Northeastern Univ Press (1998).


One of the better books documenting the history of prisons in the United States. Solidly documents America as a prison nation to the present. Puts the prison system in a historical context.

From The Publisher:

From Columbus's voyages to the New World through today's prison expansion movements, captivity has played an important, yet disconcerting, role in American history. In this sweeping examination of imprisonment in the United States over five centuries, Scott Christianson exposes the hidden record of the nation's prison heritage, illuminating the forces underlying the paradox of a country that sanctifies individual liberty while it continues to build and maintain a growing complex of totalitarian institutions.

From Publisher's Weekly

The key word in the subtitle is "imprisonment," for although much of this book is a history of the U.S. prison system, it is also an examination of the whole notion of imprisonment, whether as a slave, as (according to the author) a member of a utopian community such as the Shakers or as an inmate at Sing Sing.

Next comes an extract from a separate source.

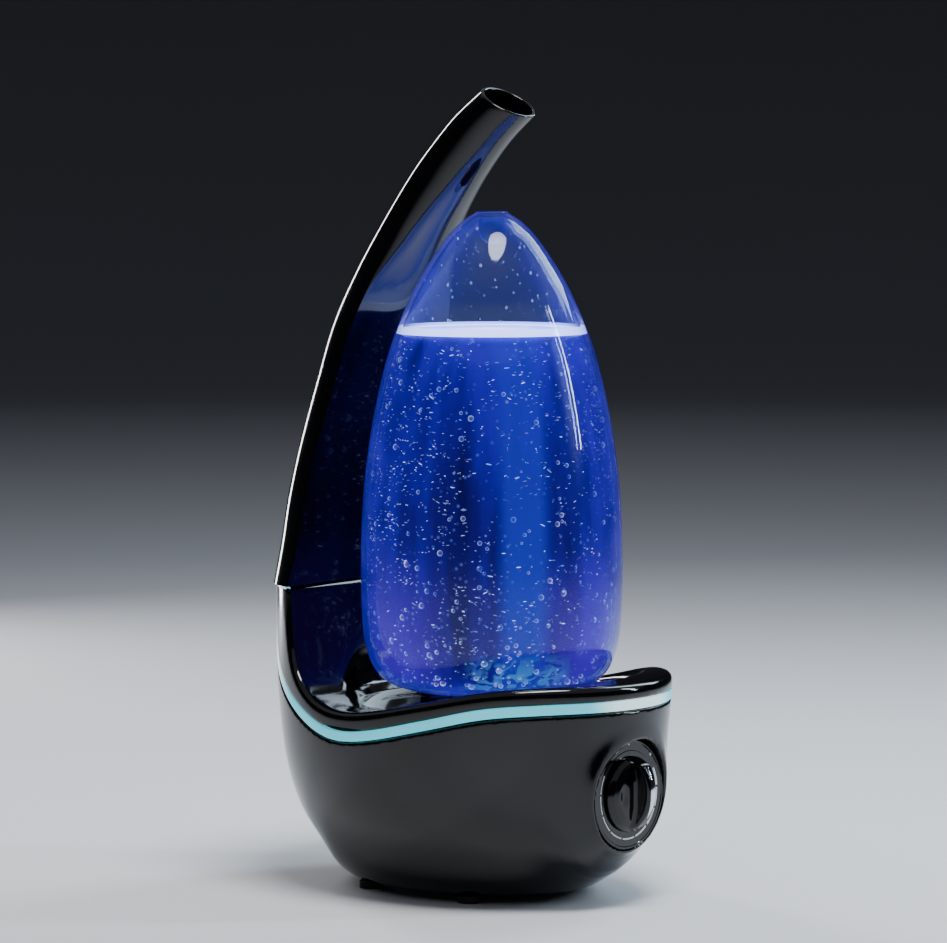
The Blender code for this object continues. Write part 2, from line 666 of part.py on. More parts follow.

Christianson (a former newspaper reporter now associated with the New York State Defenders Association) offers an accessible, if curiously unfocused, account that includes a quick history of the African slave trade, a glimpse at how the British treated American prisoners of war during the Revolutionary War, grim scenes from early prisons in New York and Pennsylvania, descriptions of Civil War, stories of famous wardens and convicts (the Scottsboro Boys, Sacco and Vanzetti, Marcus Garvey), accounts of notorious prison riots and--finally--the rise of the prison business, which Christianson convincingly argues is now a mainstay of the American economy. The book sometimes wanders far afield (what's the early history of the Mormon Church doing here?) while other germane subjects are left uncovered (he gives limited serious attention, for instance, to the theories of criminology and prison architecture that made 19th-century America a mecca for penologists, or to how typical prisoners now spend their days). The author is a skillful storyteller with an eye for unexpected information, but his apparent zeal to impart a lot of information often interferes with his message.